╔══

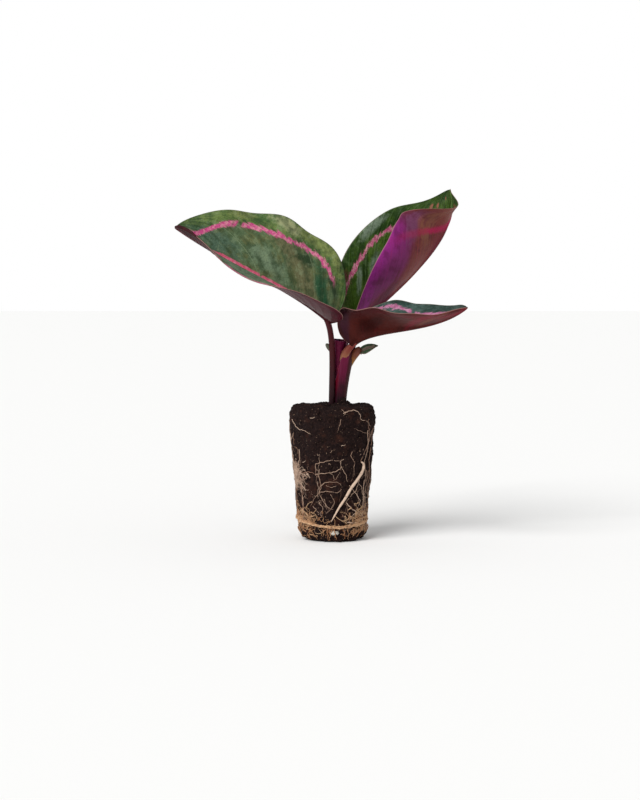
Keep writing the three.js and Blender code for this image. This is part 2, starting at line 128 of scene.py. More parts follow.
SMALL_BLADE = {
    "midrib": [(11.2, -4.8, 80.4), (13.5, -5.6, 82.6), (16, -6.6, 82.6), (19, -8, 83.6)],
    "relief": 0.0,
    "left": {
        "width": 2.9, "shape": (0.3, 0.7),
        "angle": [(0, 40), (1, 40)],
        "curl": [(0, 0), (1, 0)],
        "ring": [(0, 3), (1, 3)],
    },
    "right": {
        "width": 3.4, "shape": (0.8, 0.9),
        "angle": [(0, -50), (1, -30)],
        "curl": [(0, 0), (1, 0)],
        "ring": [(0, 3), (1, 3)],
    },
}
TIP_HALF_WIDTH = 0.5
BASE_HALF_WIDTH = 1.0
SHEET_THICKNESS = 0.34           # a leaf, away from its midrib
MARGIN_THICKNESS = 0.2
RIB_HALF_WIDTH = 0.9
RIB_DEPTH_BASE = 1.4
RIB_DEPTH_TIP = 0.25
GROOVE_DEPTH = 0.3               # along the upper side of the midrib
VEIN_SPACING = 3.6               # between lateral veins, along the midrib

# Plug, as in the source of the part: radius and height from the foot up to the rim.

PLUG_SIDE = [
    (11, 0), (12.9, 1.6), (14.2, 4.4), (14.7, 8), (15.0, 12), (15.4, 17), (15.8, 22),
    (16.3, 27), (16.7, 32), (17.1, 37), (17.5, 42), (18.0, 47), (18.3, 51), (18.2, 54),
]
PLUG_TOP = [(17.0, 56), (13.5, 57), (9.5, 57.7), (5, 58.2), (1.5, 58.4)]
LUMP_HEIGHT = 0.45


# Small maths helpers

def unit(v):
    return v / np.linalg.norm(v, axis=-1, keepdims=True)


def bezier(points, t):
    """Points and unit tangents of a cubic Bezier curve."""
    p0, p1, p2, p3 = (np.array(p, float) for p in points)
    t = np.asarray(t, float)[..., None]
    s = 1 - t
    point = s**3 * p0 + 3 * s * s * t * p1 + 3 * s * t * t * p2 + t**3 * p3
    slope = s * s * (p1 - p0) + 2 * s * t * (p2 - p1) + t * t * (p3 - p2)
    return point, unit(slope)


def keyed(pairs, t):
    """Smooth curve through (t, value) pairs, with slopes taken from the neighbours."""
    x = np.array([p[0] for p in pairs], float)
    y = np.array([p[1] for p in pairs], float)
    last = len(x) - 1
    above = np.minimum(np.arange(last + 1) + 1, last)
    below = np.maximum(np.arange(last + 1) - 1, 0)
    slope = (y[above] - y[below]) / (x[above] - x[below])
    i = np.clip(np.searchsorted(x, t, side="right") - 1, 0, last - 1)
    step = x[i + 1] - x[i]
    f = np.clip((t - x[i]) / step, 0, 1)
    return ((1 + 2 * f) * (1 - f) ** 2 * y[i] + f * (1 - f) ** 2 * step * slope[i]
            + f * f * (3 - 2 * f) * y[i + 1] + f * f * (f - 1) * step * slope[i + 1])


def smooth(x, low, high):
    """Rises from 0 at low to 1 at high."""
    q = np.clip((x - low) / (high - low), 0, 1)
    return q * q * (3 - 2 * q)


def spline(points, steps):
    """Points along a smooth curve through the given ones, with so many steps between two."""
    spans = len(points) - 1
    t = np.linspace(0, spans, spans * steps + 1)
    return np.stack([keyed(list(enumerate(column)), t) for column in zip(*points)], -1)


# Meshes

def add_object(name, data):
    made = bpy.data.objects.new(name, data)
    bpy.context.collection.objects.link(made)
    return made


class Parts:
    """Vertices in millimetres, faces and point attributes, gathered into one mesh."""

    def __init__(self):
        self.vertices = []
        self.faces = []
        self.slots = []
        self.count = 0
        self.attributes = {}

    def add(self, vertices, faces, slots=0, **attributes):
        """Slots is the material slot of all the faces, or a list of one for each."""
        vertices = np.asarray(vertices, float).reshape(-1, 3)
        for name in sorted({*attributes, *self.attributes}):
            column = np.broadcast_to(np.asarray(attributes.get(name, 0), float), len(vertices))
            self.attributes.setdefault(name, [np.zeros(self.count)]).append(column)
        self.vertices.append(vertices)
        self.faces.extend(tuple(self.count + i for i in face) for face in faces)
        self.slots.extend(np.broadcast_to(slots, len(faces)).tolist())
        self.count += len(vertices)

    def build(self, name, *materials):
        mesh = bpy.data.meshes.new(name)
        mesh.from_pydata(np.vstack(self.vertices) * MM, [], self.faces)
        for key, columns in self.attributes.items():
            attribute = mesh.attributes.new(key, "FLOAT", "POINT")
            attribute.data.foreach_set("value", np.concatenate(columns))
        for material in materials:
            mesh.materials.append(material)
        mesh.polygons.foreach_set("material_index", self.slots)
        mesh.polygons.foreach_set("use_smooth", [True] * len(mesh.polygons))
        mesh.update()
        return add_object(name, mesh)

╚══

◆ Problem requirements ◆
Only the lines from the start of the data to the line holding "return v / np.linalg.norm(v, axis=-1, keepdims=True)" are wanted; return them exactly, both ends included.

◆ The solution ◆
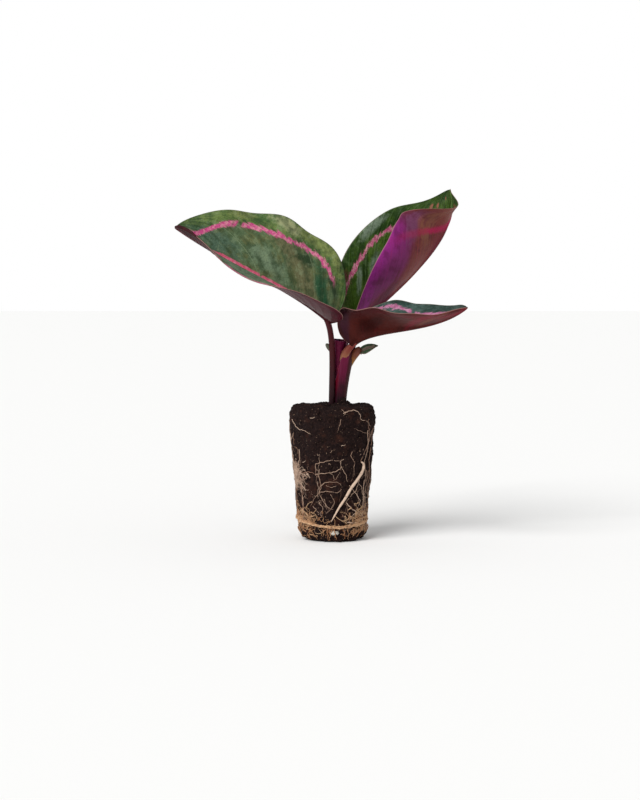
Keep writing the three.js and Blender code for this image. This is part 2, starting at line 128 of scene.py. More parts follow.
SMALL_BLADE = {
    "midrib": [(11.2, -4.8, 80.4), (13.5, -5.6, 82.6), (16, -6.6, 82.6), (19, -8, 83.6)],
    "relief": 0.0,
    "left": {
        "width": 2.9, "shape": (0.3, 0.7),
        "angle": [(0, 40), (1, 40)],
        "curl": [(0, 0), (1, 0)],
        "ring": [(0, 3), (1, 3)],
    },
    "right": {
        "width": 3.4, "shape": (0.8, 0.9),
        "angle": [(0, -50), (1, -30)],
        "curl": [(0, 0), (1, 0)],
        "ring": [(0, 3), (1, 3)],
    },
}
TIP_HALF_WIDTH = 0.5
BASE_HALF_WIDTH = 1.0
SHEET_THICKNESS = 0.34           # a leaf, away from its midrib
MARGIN_THICKNESS = 0.2
RIB_HALF_WIDTH = 0.9
RIB_DEPTH_BASE = 1.4
RIB_DEPTH_TIP = 0.25
GROOVE_DEPTH = 0.3               # along the upper side of the midrib
VEIN_SPACING = 3.6               # between lateral veins, along the midrib

# Plug, as in the source of the part: radius and height from the foot up to the rim.

PLUG_SIDE = [
    (11, 0), (12.9, 1.6), (14.2, 4.4), (14.7, 8), (15.0, 12), (15.4, 17), (15.8, 22),
    (16.3, 27), (16.7, 32), (17.1, 37), (17.5, 42), (18.0, 47), (18.3, 51), (18.2, 54),
]
PLUG_TOP = [(17.0, 56), (13.5, 57), (9.5, 57.7), (5, 58.2), (1.5, 58.4)]
LUMP_HEIGHT = 0.45


# Small maths helpers

def unit(v):
    return v / np.linalg.norm(v, axis=-1, keepdims=True)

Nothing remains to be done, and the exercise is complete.